Problem details: Among the entries below, extract exactly the lines that run from the one with "Write part 4" through the one with "lots.append(lettering(text, h, x, z, INK_Y, INK_BACK, w, bold))", both ends included.

Rows from a 3D modeling dataset:
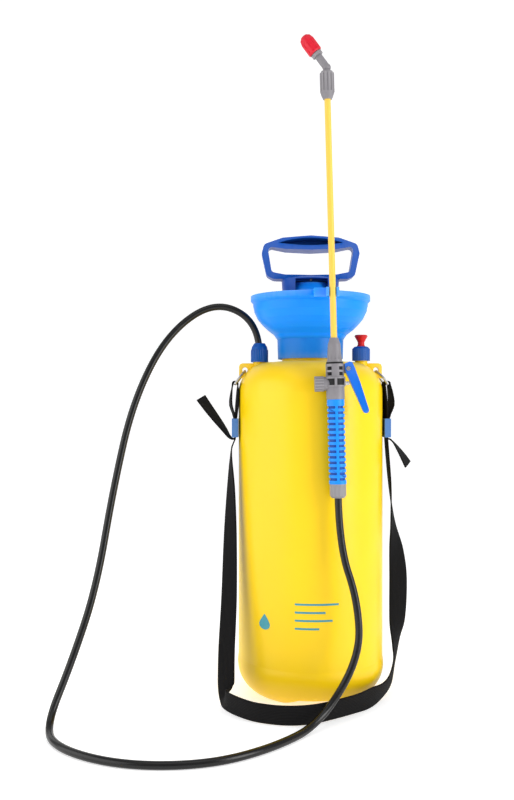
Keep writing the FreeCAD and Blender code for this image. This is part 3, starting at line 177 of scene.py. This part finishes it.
PLASTICS = {
    "funnel_blue": moulded("funnel_blue", (0.003, 0.255, 0.93), gloss=0.38, glow=0.4, depth=0.008,
                           shine=0.22),
    "handle_blue": moulded("handle_blue", (0.001, 0.070, 0.37), gloss=0.34, glow=0.05, edge=0.1, shine=0.15),
    "nut_blue": moulded("nut_blue", (0.002, 0.075, 0.34), gloss=0.34, edge=0.1, shine=0.18),
    "trigger_blue": moulded("trigger_blue", (0.002, 0.135, 0.64), gloss=0.34, glow=0.05, edge=0.1, shine=0.2),
    "buckle_blue": moulded("buckle_blue", (0.01, 0.15, 0.50), gloss=0.28, glow=0.2, shine=0.3),
    "knob_red": moulded("knob_red", (0.58, 0.006, 0.008), gloss=0.3, shine=0.25),
    "nozzle_red": moulded("nozzle_red", (0.60, 0.010, 0.028), gloss=0.36, glow=0.05, edge=0.1, shine=0.25),
    "valve_grey": moulded("valve_grey", (0.205, 0.195, 0.21), gloss=0.42, shine=0.35),
    "band_dark": moulded("band_dark", (0.012, 0.012, 0.013), gloss=0.5, edge=0.0, shine=0.2),
    "lance_yellow": moulded("lance_yellow", (0.80, 0.50, 0.008), gloss=0.3, glow=0.06, depth=0.002,
                            shine=0.25),
    "inner_plastic": moulded("inner_plastic", (0.70, 0.70, 0.66), gloss=0.4),
    "seal_rubber": moulded("seal_rubber", (0.012, 0.012, 0.012), gloss=0.6, edge=0.05),
}
print("plastics", len(PLASTICS))

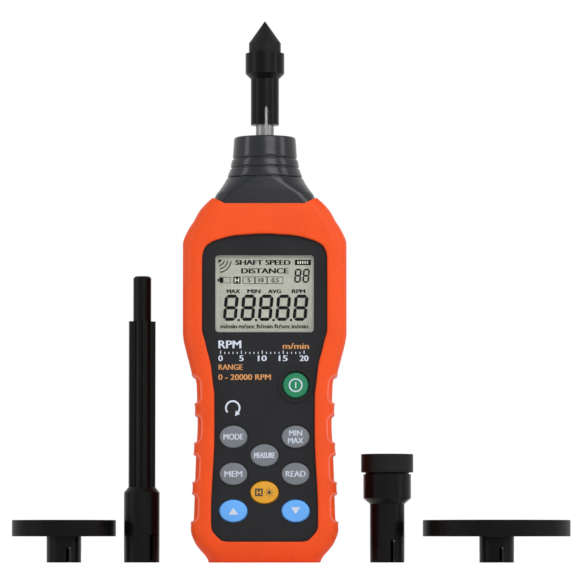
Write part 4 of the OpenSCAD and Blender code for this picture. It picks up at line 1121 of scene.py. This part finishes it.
def digit_lot(x, z, w, h, stroke, low_y, high_y, slant=0.09, gap=0.1):
    """Points and faces of a seven-bar digit with every bar on, centred and leaning."""
    wide, tall = w - stroke, (h - stroke) / 2
    bars = [bar_outline(0, side * tall, wide - 2 * gap, stroke, False) for side in (-1, 0, 1)]
    bars += [bar_outline(sx * wide / 2, sz * tall / 2, tall - 2 * gap, stroke, True)
             for sx in (-1, 1) for sz in (-1, 1)]
    return together([prism([(x + u + v * slant, z + v) for u, v in bar], low_y, high_y)
                     for bar in bars])


def window_place(share_x, share_z):
    """Place in the window from shares of its width and of its height from the top."""
    return WINDOW_X + share_x * WINDOW_W, WINDOW_TOP - share_z * WINDOW_H


def display_lots():
    """Small words, signs and frames of the display, placed by shares of the window."""
    lots = []

    def plate(place, w, h):
        lots.append(box_plate(*place, w, h, INK_Y, INK_BACK))

    def box(share_x0, share_x1, share_z0, share_z1):
        x0, z0 = window_place(share_x0, share_z0)
        x1, z1 = window_place(share_x1, share_z1)
        return (x0 + x1) / 2, (z0 + z1) / 2, x1 - x0, z0 - z1

    def word(text, share_x0, share_x1, share_z0, share_z1, bold=0.085):
        x, z, w, h = box(share_x0, share_x1, share_z0, share_z1)
        lots.append(lettering(text, h, x, z, INK_Y, INK_BACK, w, bold))

    def frame_round(share_x0, share_x1, share_z0, share_z1, line=0.24):
        lots.append(frame_band(*box(share_x0, share_x1, share_z0, share_z1), line, INK_Y,
                               INK_BACK))

    word("SHAFT SPEED", 0.206, 0.76, 0.056, 0.121)
    word("DISTANCE", 0.265, 0.74, 0.165, 0.232)
    for text, share in (("MAX", 0.182), ("MIN", 0.391), ("AVG", 0.601), ("RPM", 0.845)):
        word(text, share - 0.065, share + 0.065, 0.44, 0.49)
    for text, share in (("m/min", 0.137), ("m/sec", 0.32), ("ft/min", 0.5), ("ft/sec", 0.682),
                        ("in/min", 0.86)):
        word(text, share - 0.082, share + 0.08, 0.893, 0.948, 0.06)
    for left, right, text in ((0.277, 0.4, "5"), (0.403, 0.525, "10"), (0.525, 0.689, "0.5")):
        frame_round(left, right, 0.273, 0.369)
        x, z = window_place((left + right) / 2, 0.321)
        lots.append(lettering(text, 1.9, x, z, INK_Y, INK_BACK, None, 0.05))

    # Battery sign: its case, its knob and its charge
    frame_round(0.04, 0.155, 0.28, 0.36, 0.2)
    plate(window_place(0.03, 0.32), 0.7, 1.2)
    plate(window_place(0.062, 0.32), 1.5, 2.1)

    # Signal sign: three arcs round a corner
    x, z = window_place(0.03, 0.053)
    corner, arc_w = 1.7, 0.42
    for r in (2.6, 4.1, 5.6):
        lots.append(ring_band(x, z, r, arc_w, INK_Y, INK_BACK, math.radians(-82),
                              math.radians(-6), 20))
    lots.append(prism([(x, z), (x, z - corner), (x + corner, z)], INK_Y, INK_BACK))

    # Two small digits at the right, then the points between the large ones
    for share in (0.838, 0.922):
        lots.append(digit_lot(*window_place(share, 0.262), 3.0, 6.2, 0.74, INK_Y, INK_BACK,
                              0.09, 0.05))
    for share in (0.236, 0.413, 0.591, 0.768):
        plate(window_place(share, 0.84), 1.0, 1.0)
    return lots


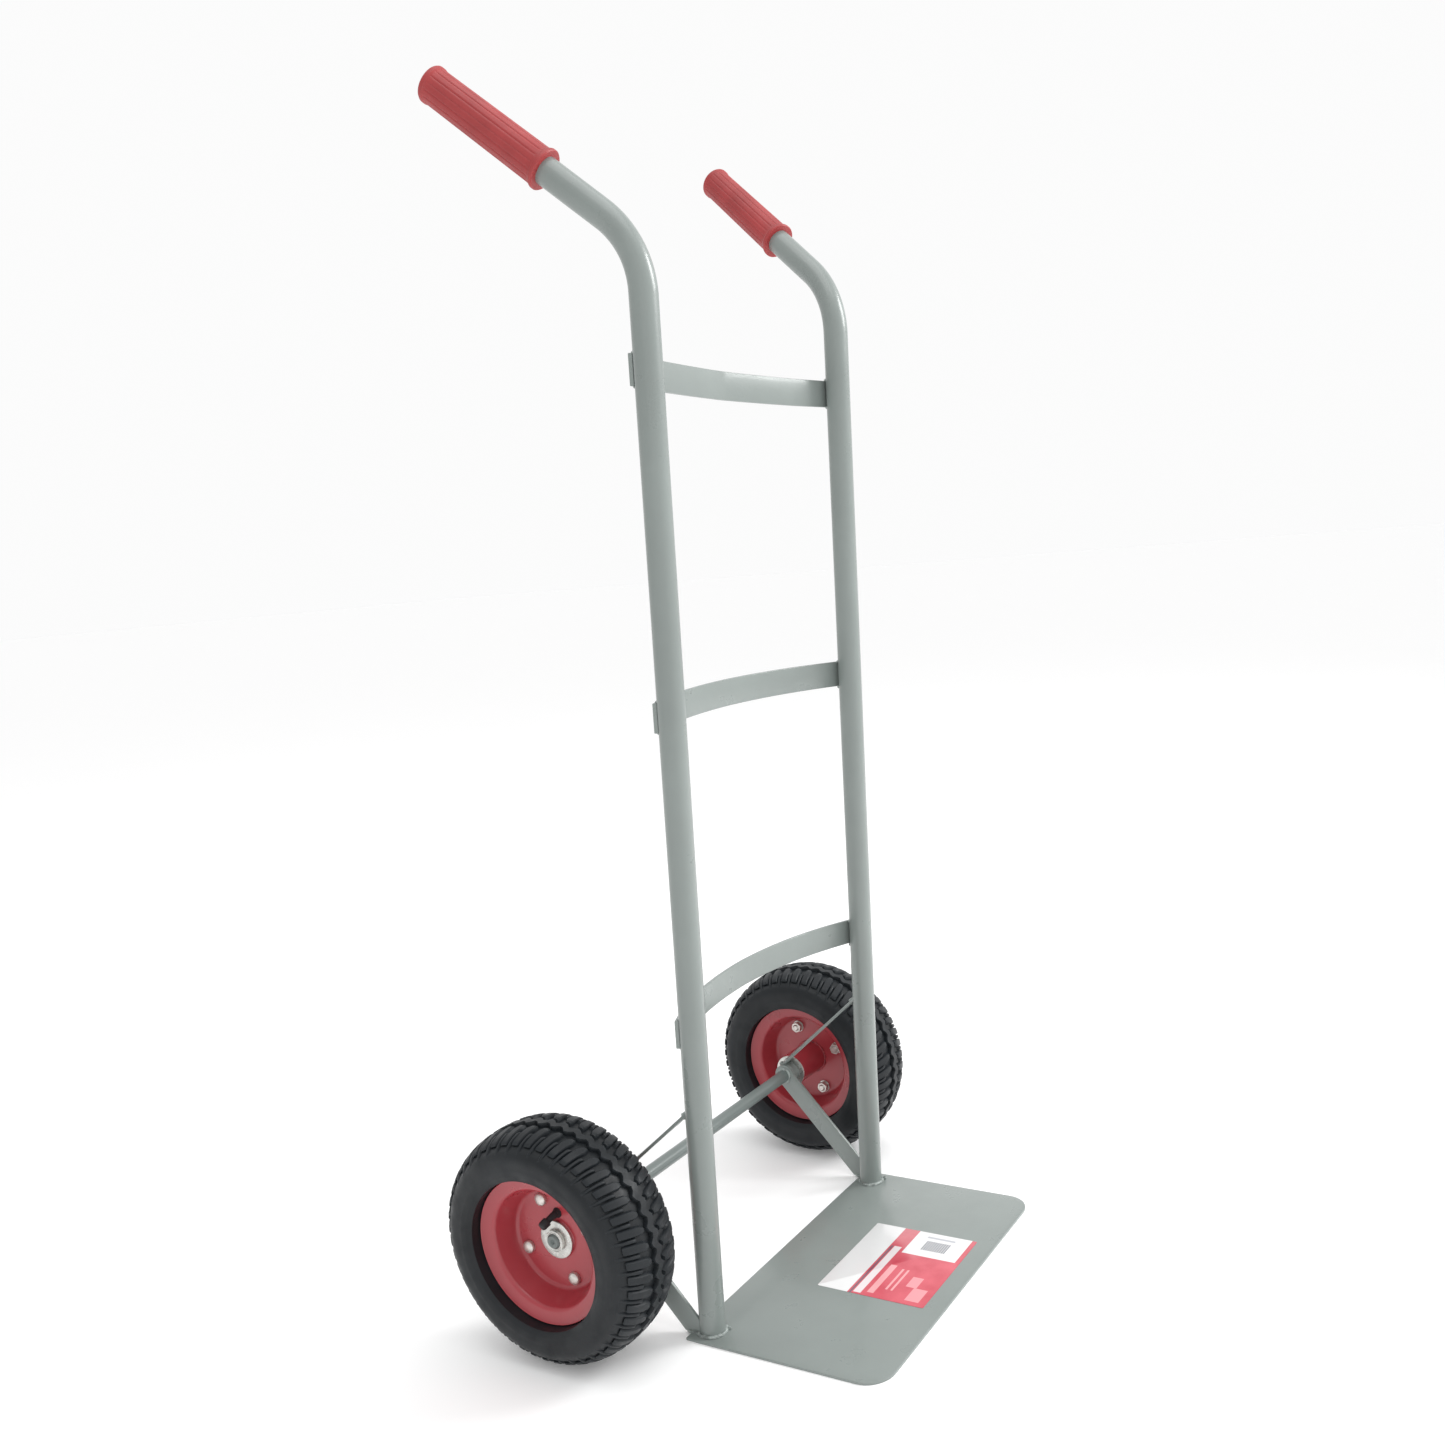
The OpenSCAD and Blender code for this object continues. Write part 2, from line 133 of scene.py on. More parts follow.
def at_tube(side):
    """Foot of a side tube, turned so that the handle's bend lies in the local YZ plane."""
    return shift(side * TUBE_X, 0, 0) @ turn(LEAN, "X") @ turn(-side * SPLAY, "Z")


def at_bend(side, angle):
    """A point along the handle's bend, with local Z along the tube."""
    run = shift(0, BEND_R * (1 - cos(angle)), BEND_START + BEND_R * sin(angle))
    return at_tube(side) @ run @ turn(-angle, "X")


def at_handle(side):
    return at_bend(side, BEND_ANGLE)


def at_wheel(side):
    """Middle of a wheel. Local +Z points outboard, and the bolts line up on both wheels."""
    stop = pi / 2 - 2 * BOLT_ANGLE if side == LEFT else 0
    return shift(side * WHEEL.x, WHEEL.y, WHEEL.z) @ turn(side * pi / 2, "Y") @ turn(stop, "Z")


# ---------------------------------------------------------------- mesh helpers

class Solid:
    """Closed surfaces collected into one mesh, in millimetres."""

    def __init__(self):
        self.points = []
        self.faces = []

    def loft(self, rings, closed=False, place=Matrix()):
        """Joins each closed ring of points to the next. Open lofts get a face at each end."""
        start = len(self.points)
        size = len(rings[0])
        for ring in rings:
            self.points += [place @ Vector(p) for p in ring]
        count = len(rings)
        for i in range(count if closed else count - 1):
            a = start + i * size
            b = start + (i + 1) % count * size
            for j in range(size):
                k = (j + 1) % size
                self.faces.append((a + j, a + k, b + k, b + j))
        if not closed:
            self.faces.append(tuple(range(start, start + size)))
            self.faces.append(tuple(range(start + (count - 1) * size, start + count * size)))

    def lathe(self, outline, segments=64, hollow=True, place=Matrix()):
        """Turns an outline of (radius, z) points about local Z.

        A hollow one is a closed outline off the axis. A solid one starts and ends near radius 0.
        """
        rings = [
            [(r * cos(2 * pi * i / segments), r * sin(2 * pi * i / segments), z)
             for i in range(segments)]
            for r, z in outline
        ]
        self.loft(rings, closed=hollow, place=place)

    def sweep(self, section, frames, closed=False):
        """Moves a closed section of (x, y) points through a list of placements."""
        self.loft([[m @ Vector((x, y, 0)) for x, y in section] for m in frames], closed)

    def object(self, name, material, body, replaced=(), sharp=32):
        mesh = bpy.data.meshes.new(name)
        mesh.from_pydata([p * 0.001 for p in self.points], [], self.faces)
        work = bmesh.new()
        work.from_mesh(mesh)
        bmesh.ops.recalc_face_normals(work, faces=work.faces)
        work.to_mesh(mesh)
        work.free()
        mesh.shade_smooth()
        mesh.set_sharp_from_angle(angle=radians(sharp))
        mesh.materials.append(material)
        piece = bpy.data.objects.new(name, mesh)
        bpy.context.scene.collection.objects.link(piece)
        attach(piece, body)
        if replaced:
            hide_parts(*replaced)
        return piece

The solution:
Write part 4 of the OpenSCAD and Blender code for this picture. It picks up at line 1121 of scene.py. This part finishes it.
def digit_lot(x, z, w, h, stroke, low_y, high_y, slant=0.09, gap=0.1):
    """Points and faces of a seven-bar digit with every bar on, centred and leaning."""
    wide, tall = w - stroke, (h - stroke) / 2
    bars = [bar_outline(0, side * tall, wide - 2 * gap, stroke, False) for side in (-1, 0, 1)]
    bars += [bar_outline(sx * wide / 2, sz * tall / 2, tall - 2 * gap, stroke, True)
             for sx in (-1, 1) for sz in (-1, 1)]
    return together([prism([(x + u + v * slant, z + v) for u, v in bar], low_y, high_y)
                     for bar in bars])


def window_place(share_x, share_z):
    """Place in the window from shares of its width and of its height from the top."""
    return WINDOW_X + share_x * WINDOW_W, WINDOW_TOP - share_z * WINDOW_H


def display_lots():
    """Small words, signs and frames of the display, placed by shares of the window."""
    lots = []

    def plate(place, w, h):
        lots.append(box_plate(*place, w, h, INK_Y, INK_BACK))

    def box(share_x0, share_x1, share_z0, share_z1):
        x0, z0 = window_place(share_x0, share_z0)
        x1, z1 = window_place(share_x1, share_z1)
        return (x0 + x1) / 2, (z0 + z1) / 2, x1 - x0, z0 - z1

    def word(text, share_x0, share_x1, share_z0, share_z1, bold=0.085):
        x, z, w, h = box(share_x0, share_x1, share_z0, share_z1)
        lots.append(lettering(text, h, x, z, INK_Y, INK_BACK, w, bold))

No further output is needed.